By Amy Kaufman
1:00 PM PST, November 18, 2012
At the art house this weekend, moviegoers preferred modern-day Philadelphia to 19th-century Russia.
The quirky dramedy "Silver Linings Playbook" and the period drama "Anna Karenina" both debuted in limited release this weekend, but the former film proved intriguing to a bigger audience. The film, which stars Bradley Cooper and Jennifer Lawrence, took in $458,430 from 16 theaters, according to an estimate from distributor the Weinstein Co.
The Joe Wright-directed "Anna Karenina," featuring Keira Knightley as Leo Tolstoy's classic literary heroine, collected $315,395 in the same number of theaters. That amounted to a respectable $19,712 per-location average, though "Silver Linings" garnered a stronger $28,652 per-cinema.
Financed by the Weinstein Co. for $21 million, "Silver Linings" stars Cooper as a man struggling with bipolar disorder who befriends an equally troubled young girl, played by Lawrence. The movie was supposed to expand to theaters nationwide over Thanksgiving, but last week the Weinstein Co. decided to put the movie in only 400 theaters on Nov. 21.
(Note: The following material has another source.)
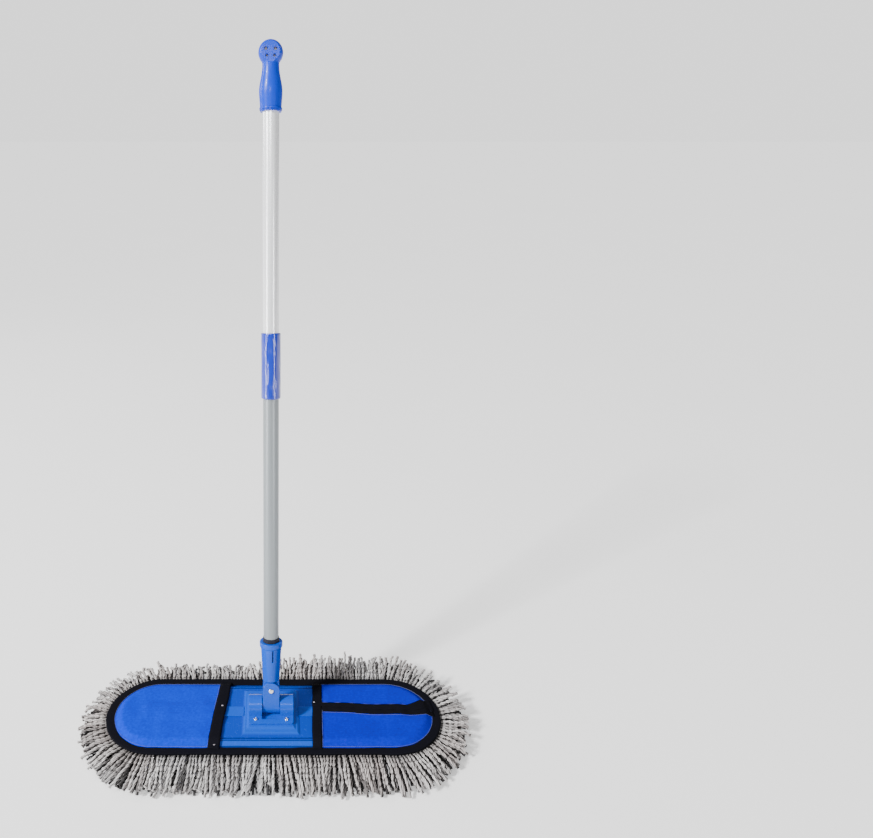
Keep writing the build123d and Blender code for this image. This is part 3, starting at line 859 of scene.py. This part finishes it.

The studio said the last-minute switch-up was made in the hopes that strong word-of-mouth from early moviegoers will ultimately turn the film into a commercial hit. However, early industry research showed the movie was set to open with only a lackluster $10 million in wide release -- another reason the studio likely made the release change.
David Glasser, the independent studio's chief operating officer, said he was encouraged by the opening weekend's results and said he's optimistic the new release plan will work as hoped.
“This is right where we wanted to be -- we have a four-quadrant movie that women are bringing men to and they don’t feel like they’re being drug to it kicking and screaming,” he said, noting that the film received an average grade of A-, according to market research firm CinemaScore.
"Anna Karenina," meanwhile, reteams Knightley and Wright for the third time after their work together on two other period dramas, "Pride & Prejudice" and "Atonement." The latest adaptation of Tolstoy's 1870s novel stars Knightley as an adulteress who is torn between leaving her faithful husband and child for her younger, more passionate lover.
The film appealed heavily to women this weekend, attracting a 70% female audience. Roughly 52% was younger than 35, and distributor Focus Features noted that 80% of those who saw the film said they had a college degree. The movie, which has received mixed reaction from critics, will be playing in 64 theaters by Thanksgiving.